**Source material**:
^^^^

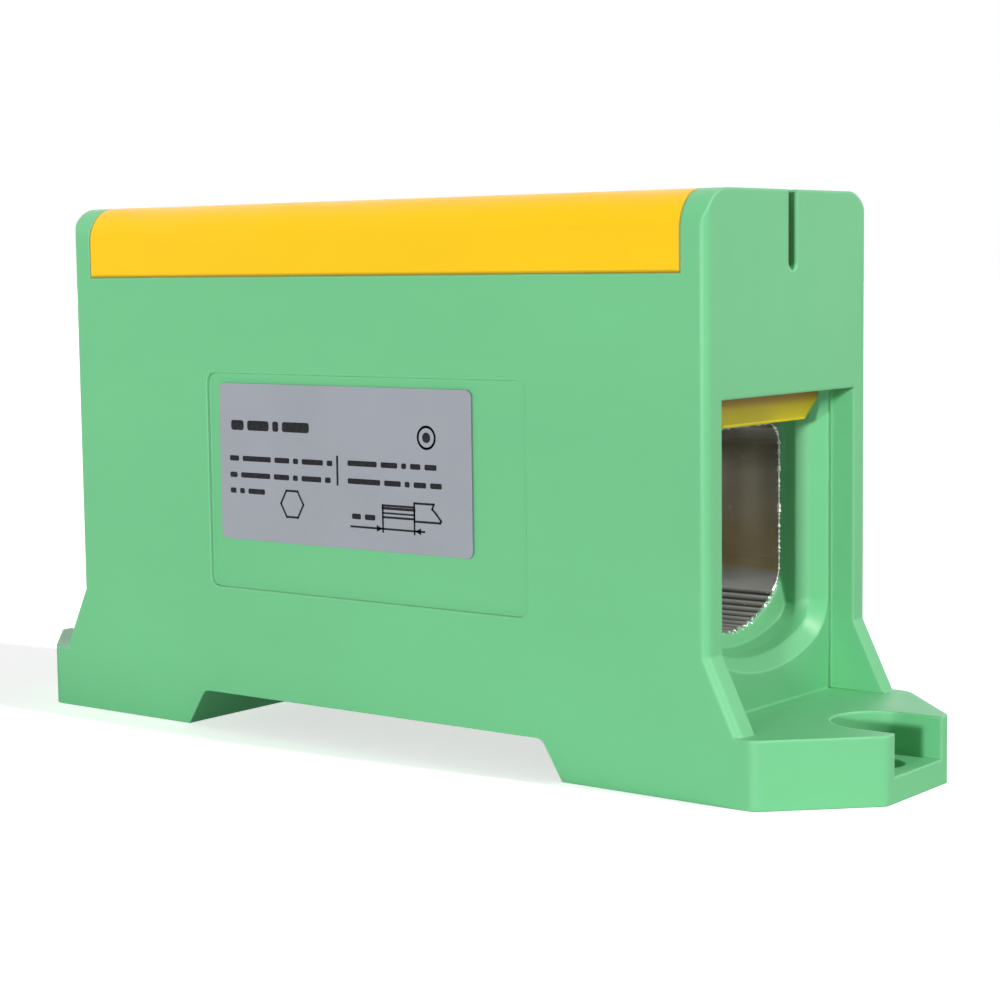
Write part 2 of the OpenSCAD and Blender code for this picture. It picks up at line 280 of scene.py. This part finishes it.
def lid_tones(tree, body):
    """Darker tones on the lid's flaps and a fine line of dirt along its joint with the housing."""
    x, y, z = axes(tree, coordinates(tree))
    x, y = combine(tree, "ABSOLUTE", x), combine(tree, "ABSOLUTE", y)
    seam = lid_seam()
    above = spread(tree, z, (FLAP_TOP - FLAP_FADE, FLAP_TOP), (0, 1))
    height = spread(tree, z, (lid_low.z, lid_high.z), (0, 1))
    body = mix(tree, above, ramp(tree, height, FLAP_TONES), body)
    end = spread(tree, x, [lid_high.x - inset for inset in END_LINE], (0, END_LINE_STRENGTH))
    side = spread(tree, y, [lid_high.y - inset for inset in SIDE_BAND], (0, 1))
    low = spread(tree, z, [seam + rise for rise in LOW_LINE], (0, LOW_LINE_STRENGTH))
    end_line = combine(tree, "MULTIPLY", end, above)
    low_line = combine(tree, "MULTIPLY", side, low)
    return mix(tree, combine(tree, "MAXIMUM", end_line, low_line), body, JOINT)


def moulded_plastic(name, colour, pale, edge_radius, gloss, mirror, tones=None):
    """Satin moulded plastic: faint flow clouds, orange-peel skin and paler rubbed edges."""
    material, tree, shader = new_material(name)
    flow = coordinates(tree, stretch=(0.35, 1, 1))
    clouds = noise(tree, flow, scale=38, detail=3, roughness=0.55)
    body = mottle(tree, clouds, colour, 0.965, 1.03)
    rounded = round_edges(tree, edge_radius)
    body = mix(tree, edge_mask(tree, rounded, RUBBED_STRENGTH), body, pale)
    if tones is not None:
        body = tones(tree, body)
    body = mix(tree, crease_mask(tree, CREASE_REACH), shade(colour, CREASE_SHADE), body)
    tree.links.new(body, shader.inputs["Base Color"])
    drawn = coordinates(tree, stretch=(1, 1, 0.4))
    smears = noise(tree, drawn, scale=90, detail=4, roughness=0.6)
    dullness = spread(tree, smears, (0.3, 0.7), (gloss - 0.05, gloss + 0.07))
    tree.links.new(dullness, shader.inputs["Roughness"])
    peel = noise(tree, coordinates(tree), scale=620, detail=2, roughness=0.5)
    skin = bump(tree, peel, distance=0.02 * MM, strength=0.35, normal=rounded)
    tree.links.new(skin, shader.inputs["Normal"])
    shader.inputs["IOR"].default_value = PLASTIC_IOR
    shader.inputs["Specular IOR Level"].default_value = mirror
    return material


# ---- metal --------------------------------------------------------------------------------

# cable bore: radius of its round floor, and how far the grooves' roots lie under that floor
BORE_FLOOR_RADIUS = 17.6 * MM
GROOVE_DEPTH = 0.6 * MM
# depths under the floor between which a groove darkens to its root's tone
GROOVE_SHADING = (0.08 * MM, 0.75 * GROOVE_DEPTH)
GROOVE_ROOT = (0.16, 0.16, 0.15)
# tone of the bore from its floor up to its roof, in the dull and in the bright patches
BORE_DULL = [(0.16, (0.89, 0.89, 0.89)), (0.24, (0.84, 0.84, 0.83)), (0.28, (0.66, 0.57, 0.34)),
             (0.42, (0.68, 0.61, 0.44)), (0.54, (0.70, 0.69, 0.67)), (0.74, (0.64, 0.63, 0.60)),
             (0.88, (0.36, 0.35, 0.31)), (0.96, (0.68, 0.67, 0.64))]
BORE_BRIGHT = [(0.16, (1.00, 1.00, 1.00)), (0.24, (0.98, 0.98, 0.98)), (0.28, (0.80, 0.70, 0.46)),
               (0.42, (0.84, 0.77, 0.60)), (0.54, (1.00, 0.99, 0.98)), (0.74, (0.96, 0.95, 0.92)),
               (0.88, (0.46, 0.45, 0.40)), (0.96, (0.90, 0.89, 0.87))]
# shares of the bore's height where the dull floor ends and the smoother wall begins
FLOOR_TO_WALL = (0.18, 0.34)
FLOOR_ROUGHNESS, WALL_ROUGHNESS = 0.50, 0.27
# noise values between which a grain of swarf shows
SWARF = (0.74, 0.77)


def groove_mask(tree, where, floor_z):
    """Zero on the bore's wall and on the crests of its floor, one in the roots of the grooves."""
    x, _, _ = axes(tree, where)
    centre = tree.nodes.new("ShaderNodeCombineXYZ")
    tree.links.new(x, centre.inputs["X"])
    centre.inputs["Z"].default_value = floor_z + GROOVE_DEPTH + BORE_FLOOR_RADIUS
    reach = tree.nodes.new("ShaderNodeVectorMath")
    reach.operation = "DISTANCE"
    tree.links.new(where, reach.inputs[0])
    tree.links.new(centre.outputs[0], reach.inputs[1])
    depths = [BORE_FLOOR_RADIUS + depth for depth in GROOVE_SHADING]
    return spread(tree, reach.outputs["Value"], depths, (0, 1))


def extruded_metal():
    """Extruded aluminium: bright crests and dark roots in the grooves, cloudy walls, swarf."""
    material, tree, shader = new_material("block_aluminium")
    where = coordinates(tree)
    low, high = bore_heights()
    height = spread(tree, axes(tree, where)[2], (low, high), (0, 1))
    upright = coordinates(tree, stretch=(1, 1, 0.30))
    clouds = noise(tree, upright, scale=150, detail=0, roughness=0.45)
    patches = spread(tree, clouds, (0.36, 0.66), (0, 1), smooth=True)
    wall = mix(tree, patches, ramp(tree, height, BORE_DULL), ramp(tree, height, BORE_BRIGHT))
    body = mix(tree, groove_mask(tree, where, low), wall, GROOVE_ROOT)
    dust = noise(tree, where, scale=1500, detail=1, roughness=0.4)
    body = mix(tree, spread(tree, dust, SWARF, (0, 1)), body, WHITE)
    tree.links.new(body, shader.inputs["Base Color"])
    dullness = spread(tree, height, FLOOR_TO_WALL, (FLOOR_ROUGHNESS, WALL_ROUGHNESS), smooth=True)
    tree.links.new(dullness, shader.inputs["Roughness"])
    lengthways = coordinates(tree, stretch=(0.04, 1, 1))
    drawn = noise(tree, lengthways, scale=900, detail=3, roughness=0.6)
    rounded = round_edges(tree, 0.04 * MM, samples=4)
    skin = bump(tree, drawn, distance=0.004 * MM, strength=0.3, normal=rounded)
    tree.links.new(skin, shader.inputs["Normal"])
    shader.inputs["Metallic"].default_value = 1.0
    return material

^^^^

**Exercise directions**:
Return the whole listing exactly, with every line included.

**Written response**:
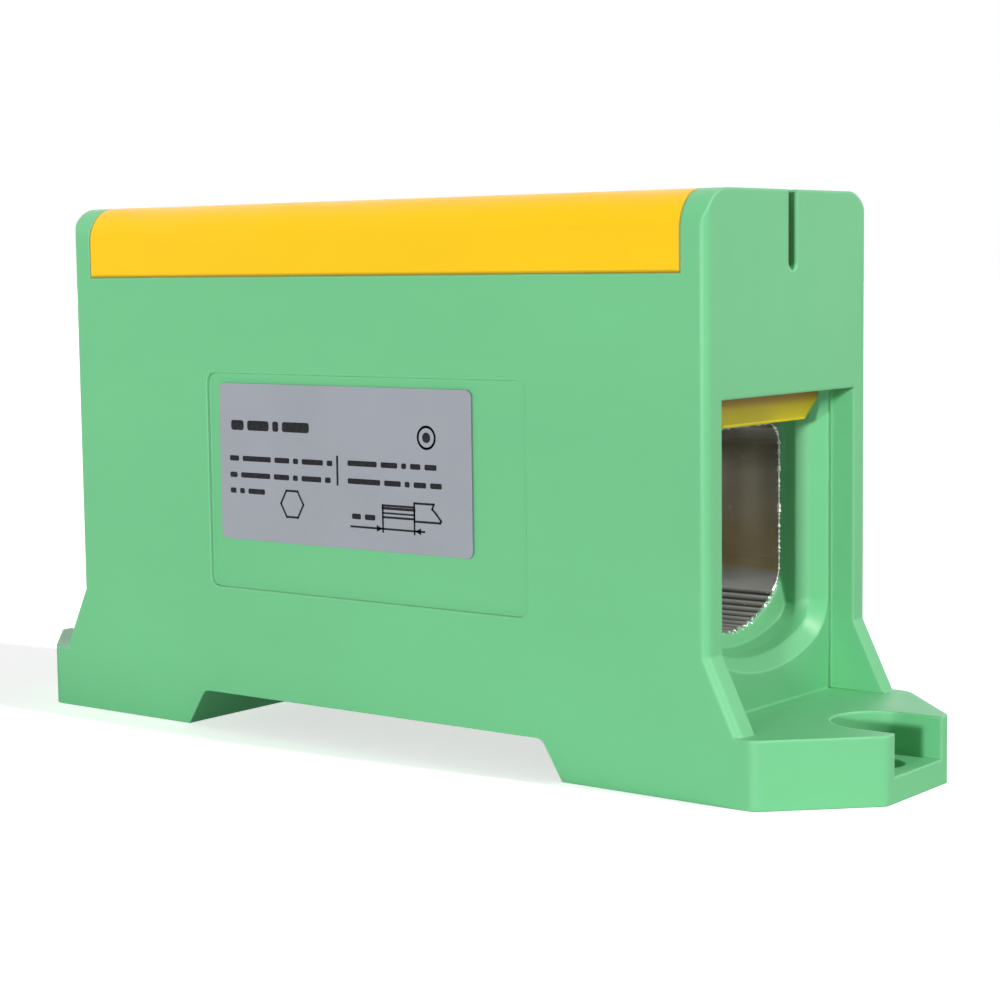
Write part 2 of the OpenSCAD and Blender code for this picture. It picks up at line 280 of scene.py. This part finishes it.
def lid_tones(tree, body):
    """Darker tones on the lid's flaps and a fine line of dirt along its joint with the housing."""
    x, y, z = axes(tree, coordinates(tree))
    x, y = combine(tree, "ABSOLUTE", x), combine(tree, "ABSOLUTE", y)
    seam = lid_seam()
    above = spread(tree, z, (FLAP_TOP - FLAP_FADE, FLAP_TOP), (0, 1))
    height = spread(tree, z, (lid_low.z, lid_high.z), (0, 1))
    body = mix(tree, above, ramp(tree, height, FLAP_TONES), body)
    end = spread(tree, x, [lid_high.x - inset for inset in END_LINE], (0, END_LINE_STRENGTH))
    side = spread(tree, y, [lid_high.y - inset for inset in SIDE_BAND], (0, 1))
    low = spread(tree, z, [seam + rise for rise in LOW_LINE], (0, LOW_LINE_STRENGTH))
    end_line = combine(tree, "MULTIPLY", end, above)
    low_line = combine(tree, "MULTIPLY", side, low)
    return mix(tree, combine(tree, "MAXIMUM", end_line, low_line), body, JOINT)


def moulded_plastic(name, colour, pale, edge_radius, gloss, mirror, tones=None):
    """Satin moulded plastic: faint flow clouds, orange-peel skin and paler rubbed edges."""
    material, tree, shader = new_material(name)
    flow = coordinates(tree, stretch=(0.35, 1, 1))
    clouds = noise(tree, flow, scale=38, detail=3, roughness=0.55)
    body = mottle(tree, clouds, colour, 0.965, 1.03)
    rounded = round_edges(tree, edge_radius)
    body = mix(tree, edge_mask(tree, rounded, RUBBED_STRENGTH), body, pale)
    if tones is not None:
        body = tones(tree, body)
    body = mix(tree, crease_mask(tree, CREASE_REACH), shade(colour, CREASE_SHADE), body)
    tree.links.new(body, shader.inputs["Base Color"])
    drawn = coordinates(tree, stretch=(1, 1, 0.4))
    smears = noise(tree, drawn, scale=90, detail=4, roughness=0.6)
    dullness = spread(tree, smears, (0.3, 0.7), (gloss - 0.05, gloss + 0.07))
    tree.links.new(dullness, shader.inputs["Roughness"])
    peel = noise(tree, coordinates(tree), scale=620, detail=2, roughness=0.5)
    skin = bump(tree, peel, distance=0.02 * MM, strength=0.35, normal=rounded)
    tree.links.new(skin, shader.inputs["Normal"])
    shader.inputs["IOR"].default_value = PLASTIC_IOR
    shader.inputs["Specular IOR Level"].default_value = mirror
    return material


# ---- metal --------------------------------------------------------------------------------

# cable bore: radius of its round floor, and how far the grooves' roots lie under that floor
BORE_FLOOR_RADIUS = 17.6 * MM
GROOVE_DEPTH = 0.6 * MM
# depths under the floor between which a groove darkens to its root's tone
GROOVE_SHADING = (0.08 * MM, 0.75 * GROOVE_DEPTH)
GROOVE_ROOT = (0.16, 0.16, 0.15)
# tone of the bore from its floor up to its roof, in the dull and in the bright patches
BORE_DULL = [(0.16, (0.89, 0.89, 0.89)), (0.24, (0.84, 0.84, 0.83)), (0.28, (0.66, 0.57, 0.34)),
             (0.42, (0.68, 0.61, 0.44)), (0.54, (0.70, 0.69, 0.67)), (0.74, (0.64, 0.63, 0.60)),
             (0.88, (0.36, 0.35, 0.31)), (0.96, (0.68, 0.67, 0.64))]
BORE_BRIGHT = [(0.16, (1.00, 1.00, 1.00)), (0.24, (0.98, 0.98, 0.98)), (0.28, (0.80, 0.70, 0.46)),
               (0.42, (0.84, 0.77, 0.60)), (0.54, (1.00, 0.99, 0.98)), (0.74, (0.96, 0.95, 0.92)),
               (0.88, (0.46, 0.45, 0.40)), (0.96, (0.90, 0.89, 0.87))]
# shares of the bore's height where the dull floor ends and the smoother wall begins
FLOOR_TO_WALL = (0.18, 0.34)
FLOOR_ROUGHNESS, WALL_ROUGHNESS = 0.50, 0.27
# noise values between which a grain of swarf shows
SWARF = (0.74, 0.77)


def groove_mask(tree, where, floor_z):
    """Zero on the bore's wall and on the crests of its floor, one in the roots of the grooves."""
    x, _, _ = axes(tree, where)
    centre = tree.nodes.new("ShaderNodeCombineXYZ")
    tree.links.new(x, centre.inputs["X"])
    centre.inputs["Z"].default_value = floor_z + GROOVE_DEPTH + BORE_FLOOR_RADIUS
    reach = tree.nodes.new("ShaderNodeVectorMath")
    reach.operation = "DISTANCE"
    tree.links.new(where, reach.inputs[0])
    tree.links.new(centre.outputs[0], reach.inputs[1])
    depths = [BORE_FLOOR_RADIUS + depth for depth in GROOVE_SHADING]
    return spread(tree, reach.outputs["Value"], depths, (0, 1))


def extruded_metal():
    """Extruded aluminium: bright crests and dark roots in the grooves, cloudy walls, swarf."""
    material, tree, shader = new_material("block_aluminium")
    where = coordinates(tree)
    low, high = bore_heights()
    height = spread(tree, axes(tree, where)[2], (low, high), (0, 1))
    upright = coordinates(tree, stretch=(1, 1, 0.30))
    clouds = noise(tree, upright, scale=150, detail=0, roughness=0.45)
    patches = spread(tree, clouds, (0.36, 0.66), (0, 1), smooth=True)
    wall = mix(tree, patches, ramp(tree, height, BORE_DULL), ramp(tree, height, BORE_BRIGHT))
    body = mix(tree, groove_mask(tree, where, low), wall, GROOVE_ROOT)
    dust = noise(tree, where, scale=1500, detail=1, roughness=0.4)
    body = mix(tree, spread(tree, dust, SWARF, (0, 1)), body, WHITE)
    tree.links.new(body, shader.inputs["Base Color"])
    dullness = spread(tree, height, FLOOR_TO_WALL, (FLOOR_ROUGHNESS, WALL_ROUGHNESS), smooth=True)
    tree.links.new(dullness, shader.inputs["Roughness"])
    lengthways = coordinates(tree, stretch=(0.04, 1, 1))
    drawn = noise(tree, lengthways, scale=900, detail=3, roughness=0.6)
    rounded = round_edges(tree, 0.04 * MM, samples=4)
    skin = bump(tree, drawn, distance=0.004 * MM, strength=0.3, normal=rounded)
    tree.links.new(skin, shader.inputs["Normal"])
    shader.inputs["Metallic"].default_value = 1.0
    return material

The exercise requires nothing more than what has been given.